== Supplied data

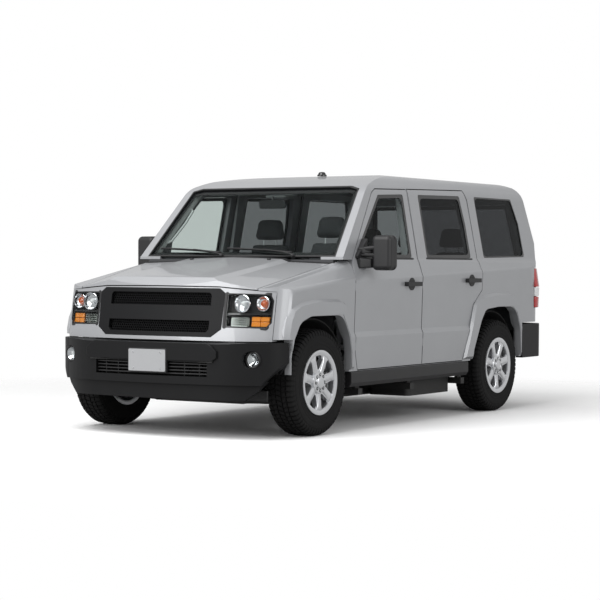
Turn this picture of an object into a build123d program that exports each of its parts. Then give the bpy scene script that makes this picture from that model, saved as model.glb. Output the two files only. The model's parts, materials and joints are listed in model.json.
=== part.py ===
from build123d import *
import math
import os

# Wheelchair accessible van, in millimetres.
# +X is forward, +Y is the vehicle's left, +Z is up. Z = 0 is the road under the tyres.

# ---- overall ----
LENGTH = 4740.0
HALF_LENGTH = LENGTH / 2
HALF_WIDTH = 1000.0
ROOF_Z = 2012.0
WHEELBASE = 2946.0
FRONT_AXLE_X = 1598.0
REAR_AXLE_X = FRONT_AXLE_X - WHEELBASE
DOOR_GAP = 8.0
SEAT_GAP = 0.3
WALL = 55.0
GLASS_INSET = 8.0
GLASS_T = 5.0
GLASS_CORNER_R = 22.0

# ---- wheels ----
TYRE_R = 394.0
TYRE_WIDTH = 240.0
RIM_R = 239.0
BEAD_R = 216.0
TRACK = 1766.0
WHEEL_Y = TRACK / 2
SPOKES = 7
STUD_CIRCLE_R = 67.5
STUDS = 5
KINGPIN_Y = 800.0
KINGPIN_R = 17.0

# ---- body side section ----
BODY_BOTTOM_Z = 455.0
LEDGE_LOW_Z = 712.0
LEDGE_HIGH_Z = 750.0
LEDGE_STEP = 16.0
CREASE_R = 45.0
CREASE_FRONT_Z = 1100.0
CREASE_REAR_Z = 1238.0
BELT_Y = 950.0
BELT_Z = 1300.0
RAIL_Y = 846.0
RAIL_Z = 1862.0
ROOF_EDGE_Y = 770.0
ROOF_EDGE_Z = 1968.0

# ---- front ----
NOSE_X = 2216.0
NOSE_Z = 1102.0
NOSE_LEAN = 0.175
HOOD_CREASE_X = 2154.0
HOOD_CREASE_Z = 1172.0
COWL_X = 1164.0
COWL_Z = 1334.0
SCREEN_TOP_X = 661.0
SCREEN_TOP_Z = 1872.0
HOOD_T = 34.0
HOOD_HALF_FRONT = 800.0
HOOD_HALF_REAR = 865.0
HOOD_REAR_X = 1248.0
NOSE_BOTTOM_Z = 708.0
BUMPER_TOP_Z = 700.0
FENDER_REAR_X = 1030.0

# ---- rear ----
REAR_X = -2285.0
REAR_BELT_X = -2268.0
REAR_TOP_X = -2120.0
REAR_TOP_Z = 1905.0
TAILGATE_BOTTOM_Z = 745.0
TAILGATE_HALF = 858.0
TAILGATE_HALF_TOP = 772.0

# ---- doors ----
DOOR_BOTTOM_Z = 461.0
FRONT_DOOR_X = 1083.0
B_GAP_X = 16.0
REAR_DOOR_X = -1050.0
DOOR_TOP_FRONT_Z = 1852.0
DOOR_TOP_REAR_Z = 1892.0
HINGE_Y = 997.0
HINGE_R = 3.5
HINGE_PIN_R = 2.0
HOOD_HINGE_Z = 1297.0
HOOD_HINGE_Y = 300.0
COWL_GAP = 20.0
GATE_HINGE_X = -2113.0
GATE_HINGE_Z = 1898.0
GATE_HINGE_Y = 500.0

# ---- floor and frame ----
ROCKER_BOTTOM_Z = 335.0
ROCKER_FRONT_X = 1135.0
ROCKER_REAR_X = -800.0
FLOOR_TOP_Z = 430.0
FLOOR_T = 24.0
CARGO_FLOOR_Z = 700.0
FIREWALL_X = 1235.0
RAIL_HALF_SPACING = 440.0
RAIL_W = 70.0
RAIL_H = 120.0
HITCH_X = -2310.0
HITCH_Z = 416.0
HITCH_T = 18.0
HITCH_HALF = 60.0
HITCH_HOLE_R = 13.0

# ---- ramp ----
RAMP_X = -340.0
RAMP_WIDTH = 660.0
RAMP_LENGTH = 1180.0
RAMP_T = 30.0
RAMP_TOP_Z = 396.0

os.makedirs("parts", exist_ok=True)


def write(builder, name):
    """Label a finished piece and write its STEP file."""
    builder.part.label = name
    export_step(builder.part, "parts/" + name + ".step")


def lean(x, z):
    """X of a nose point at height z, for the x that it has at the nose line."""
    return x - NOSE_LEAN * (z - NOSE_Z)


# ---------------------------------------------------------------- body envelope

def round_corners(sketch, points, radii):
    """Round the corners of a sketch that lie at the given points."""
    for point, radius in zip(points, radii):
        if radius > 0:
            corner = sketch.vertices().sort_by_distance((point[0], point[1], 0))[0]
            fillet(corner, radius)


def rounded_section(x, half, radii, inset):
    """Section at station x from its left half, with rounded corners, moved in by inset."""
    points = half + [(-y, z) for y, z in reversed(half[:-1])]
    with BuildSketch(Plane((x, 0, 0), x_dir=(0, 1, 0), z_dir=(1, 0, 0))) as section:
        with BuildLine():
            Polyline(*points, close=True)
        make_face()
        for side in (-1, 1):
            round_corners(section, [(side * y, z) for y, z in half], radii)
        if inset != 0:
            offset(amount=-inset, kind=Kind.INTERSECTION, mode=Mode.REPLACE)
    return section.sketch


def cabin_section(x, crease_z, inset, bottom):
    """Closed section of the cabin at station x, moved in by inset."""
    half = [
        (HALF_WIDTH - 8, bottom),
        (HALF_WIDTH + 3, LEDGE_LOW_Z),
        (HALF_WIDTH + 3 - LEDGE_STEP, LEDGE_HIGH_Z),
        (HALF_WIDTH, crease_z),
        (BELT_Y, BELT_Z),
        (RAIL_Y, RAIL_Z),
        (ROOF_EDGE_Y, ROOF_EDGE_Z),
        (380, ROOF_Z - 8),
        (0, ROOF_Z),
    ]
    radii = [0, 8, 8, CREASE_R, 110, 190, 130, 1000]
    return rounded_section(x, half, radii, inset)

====

Repeat the data verbatim.

• [Written reply]
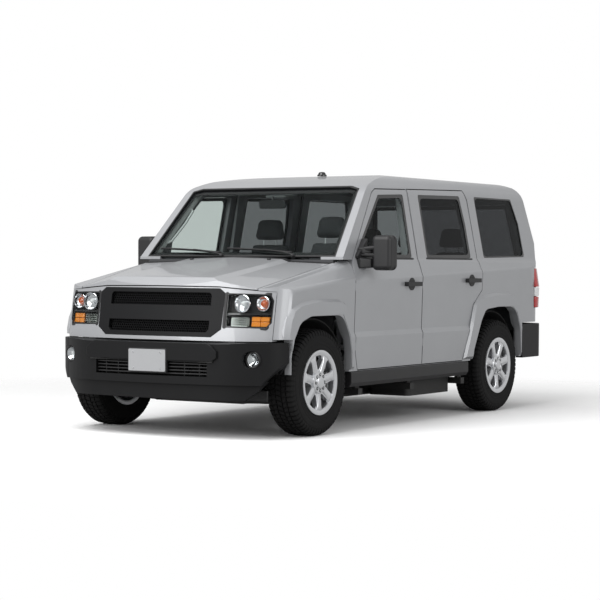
Turn this picture of an object into a build123d program that exports each of its parts. Then give the bpy scene script that makes this picture from that model, saved as model.glb. Output the two files only. The model's parts, materials and joints are listed in model.json.
=== part.py ===
from build123d import *
import math
import os

# Wheelchair accessible van, in millimetres.
# +X is forward, +Y is the vehicle's left, +Z is up. Z = 0 is the road under the tyres.

# ---- overall ----
LENGTH = 4740.0
HALF_LENGTH = LENGTH / 2
HALF_WIDTH = 1000.0
ROOF_Z = 2012.0
WHEELBASE = 2946.0
FRONT_AXLE_X = 1598.0
REAR_AXLE_X = FRONT_AXLE_X - WHEELBASE
DOOR_GAP = 8.0
SEAT_GAP = 0.3
WALL = 55.0
GLASS_INSET = 8.0
GLASS_T = 5.0
GLASS_CORNER_R = 22.0

# ---- wheels ----
TYRE_R = 394.0
TYRE_WIDTH = 240.0
RIM_R = 239.0
BEAD_R = 216.0
TRACK = 1766.0
WHEEL_Y = TRACK / 2
SPOKES = 7
STUD_CIRCLE_R = 67.5
STUDS = 5
KINGPIN_Y = 800.0
KINGPIN_R = 17.0

# ---- body side section ----
BODY_BOTTOM_Z = 455.0
LEDGE_LOW_Z = 712.0
LEDGE_HIGH_Z = 750.0
LEDGE_STEP = 16.0
CREASE_R = 45.0
CREASE_FRONT_Z = 1100.0
CREASE_REAR_Z = 1238.0
BELT_Y = 950.0
BELT_Z = 1300.0
RAIL_Y = 846.0
RAIL_Z = 1862.0
ROOF_EDGE_Y = 770.0
ROOF_EDGE_Z = 1968.0

# ---- front ----
NOSE_X = 2216.0
NOSE_Z = 1102.0
NOSE_LEAN = 0.175
HOOD_CREASE_X = 2154.0
HOOD_CREASE_Z = 1172.0
COWL_X = 1164.0
COWL_Z = 1334.0
SCREEN_TOP_X = 661.0
SCREEN_TOP_Z = 1872.0
HOOD_T = 34.0
HOOD_HALF_FRONT = 800.0
HOOD_HALF_REAR = 865.0
HOOD_REAR_X = 1248.0
NOSE_BOTTOM_Z = 708.0
BUMPER_TOP_Z = 700.0
FENDER_REAR_X = 1030.0

# ---- rear ----
REAR_X = -2285.0
REAR_BELT_X = -2268.0
REAR_TOP_X = -2120.0
REAR_TOP_Z = 1905.0
TAILGATE_BOTTOM_Z = 745.0
TAILGATE_HALF = 858.0
TAILGATE_HALF_TOP = 772.0

# ---- doors ----
DOOR_BOTTOM_Z = 461.0
FRONT_DOOR_X = 1083.0
B_GAP_X = 16.0
REAR_DOOR_X = -1050.0
DOOR_TOP_FRONT_Z = 1852.0
DOOR_TOP_REAR_Z = 1892.0
HINGE_Y = 997.0
HINGE_R = 3.5
HINGE_PIN_R = 2.0
HOOD_HINGE_Z = 1297.0
HOOD_HINGE_Y = 300.0
COWL_GAP = 20.0
GATE_HINGE_X = -2113.0
GATE_HINGE_Z = 1898.0
GATE_HINGE_Y = 500.0

# ---- floor and frame ----
ROCKER_BOTTOM_Z = 335.0
ROCKER_FRONT_X = 1135.0
ROCKER_REAR_X = -800.0
FLOOR_TOP_Z = 430.0
FLOOR_T = 24.0
CARGO_FLOOR_Z = 700.0
FIREWALL_X = 1235.0
RAIL_HALF_SPACING = 440.0
RAIL_W = 70.0
RAIL_H = 120.0
HITCH_X = -2310.0
HITCH_Z = 416.0
HITCH_T = 18.0
HITCH_HALF = 60.0
HITCH_HOLE_R = 13.0

# ---- ramp ----
RAMP_X = -340.0
RAMP_WIDTH = 660.0
RAMP_LENGTH = 1180.0
RAMP_T = 30.0
RAMP_TOP_Z = 396.0

os.makedirs("parts", exist_ok=True)


def write(builder, name):
    """Label a finished piece and write its STEP file."""
    builder.part.label = name
    export_step(builder.part, "parts/" + name + ".step")


def lean(x, z):
    """X of a nose point at height z, for the x that it has at the nose line."""
    return x - NOSE_LEAN * (z - NOSE_Z)


# ---------------------------------------------------------------- body envelope

def round_corners(sketch, points, radii):
    """Round the corners of a sketch that lie at the given points."""
    for point, radius in zip(points, radii):
        if radius > 0:
            corner = sketch.vertices().sort_by_distance((point[0], point[1], 0))[0]
            fillet(corner, radius)


def rounded_section(x, half, radii, inset):
    """Section at station x from its left half, with rounded corners, moved in by inset."""
    points = half + [(-y, z) for y, z in reversed(half[:-1])]
    with BuildSketch(Plane((x, 0, 0), x_dir=(0, 1, 0), z_dir=(1, 0, 0))) as section:
        with BuildLine():
            Polyline(*points, close=True)
        make_face()
        for side in (-1, 1):
            round_corners(section, [(side * y, z) for y, z in half], radii)
        if inset != 0:
            offset(amount=-inset, kind=Kind.INTERSECTION, mode=Mode.REPLACE)
    return section.sketch


def cabin_section(x, crease_z, inset, bottom):
    """Closed section of the cabin at station x, moved in by inset."""
    half = [
        (HALF_WIDTH - 8, bottom),
        (HALF_WIDTH + 3, LEDGE_LOW_Z),
        (HALF_WIDTH + 3 - LEDGE_STEP, LEDGE_HIGH_Z),
        (HALF_WIDTH, crease_z),
        (BELT_Y, BELT_Z),
        (RAIL_Y, RAIL_Z),
        (ROOF_EDGE_Y, ROOF_EDGE_Z),
        (380, ROOF_Z - 8),
        (0, ROOF_Z),
    ]
    radii = [0, 8, 8, CREASE_R, 110, 190, 130, 1000]
    return rounded_section(x, half, radii, inset)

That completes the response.